The point of the exercise was to remind myself that the worst possible scenario was often the least likely to happen. I was not going to be a failed writer, I was only just starting out. I would write stories, I would collect rejections, and I would get a life outside of grad school. My health demanded no less.

I started to rely on people more. My preferred method of asking for help when it was too late had long lost its stubborn juvenile cuteness. I called my parents to see how they were doing and to tell them that I felt overwhelmed by what was going on around me. I sought professional help. I reached out to friends who moved to the area. I began to go to a salsa school weekly to make friends with people who didn’t know a thing about my writing life and didn’t give a damn about it either.

You learn a lot of things about yourself when you live alone.
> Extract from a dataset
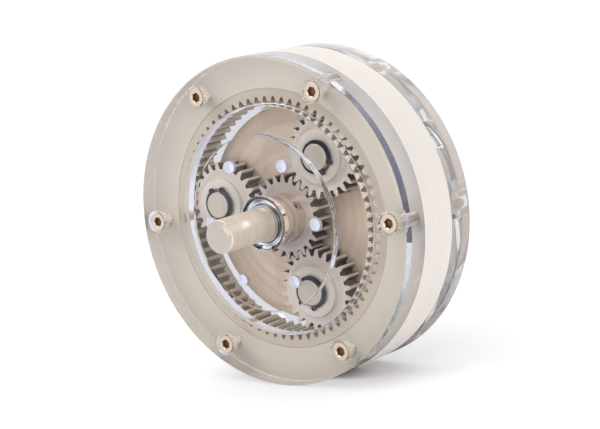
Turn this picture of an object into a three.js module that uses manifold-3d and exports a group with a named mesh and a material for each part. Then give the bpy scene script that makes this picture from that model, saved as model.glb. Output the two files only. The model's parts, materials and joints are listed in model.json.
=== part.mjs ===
// Planetary gearbox with clear covers: a sun gear, three planets and a fixed ring gear, 4 to 1.
//
// Millimetres, +Z up. Both shafts lie on the Y axis, the input shaft points to -Y, and the origin
// is on that axis, midway through the housing. Angles are counted from +X towards +Z, as seen
// from the input side.
import * as THREE from 'three';
import { mergeVertices } from 'three/addons/utils/BufferGeometryUtils.js';
import Module from 'manifold-3d';

const wasm = await Module();
wasm.setup();

// ---------------------------------------------------------------- driving dimensions

const HOUSING_R = 75;        // outer radius of the covers and the metal band
const BAND = 21;             // width of the band between the covers
const COVER = 15.5;          // thickness of a cover's rim
const BOSS_R = 40;           // raised pilot boss on each cover
const BOSS = 3.2;            // height of the boss
const RECESS_R = 52.6;       // round recess in a cover's inner face
const RECESS = 7.5;          // depth of the recess
const CORNER = 0.5;          // chamfer on outer corners

const MODULE = 1.5;          // gear tooth size
const SUN_TEETH = 24;
const PLANET_TEETH = 24;
const RING_TEETH = SUN_TEETH + 2 * PLANET_TEETH;
const PRESSURE = 20 * Math.PI / 180;
const BACKLASH = 0.13;       // taken off each tooth at the pitch circle
const GEAR_WIDTH = 9;
const TEETH_SET_BACK = 3.2;  // from the front cover's inner face to the teeth of the sun and planets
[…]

You learn even more about yourself when you decide to live alone in an entirely different ecological zone on a shoestring grad student budget. And I may not have been able to afford the cooling omnipresent whir of Mayfair (no higher than 78 degrees when inside thank you) but I most certainly wasn’t gonna have no cockroaches in my house and anxiety taking over my life. Reading and writing, my lifelong passions, were not supposed to be detracting from the quality of my life, but adding to it. I may not ever be in control of what life is going to throw at me, but I can be in control of how I respond to it.

I carved out moments regularly in my daily life where I demanded small joys.

Singing my favorite song for a few minutes as a study break. Finding new recipes to try out. Swimming.

Moments to remind me that I had a body and I needed to take care of it. And certainly, there have been moments when my anxiety resurfaces, when a big change in my life requires much more from me. I am not always the best at recalibrating my life. The coconuts will fall.

The cockroaches will come. And I will be waiting, vacuum in hand, ready to go.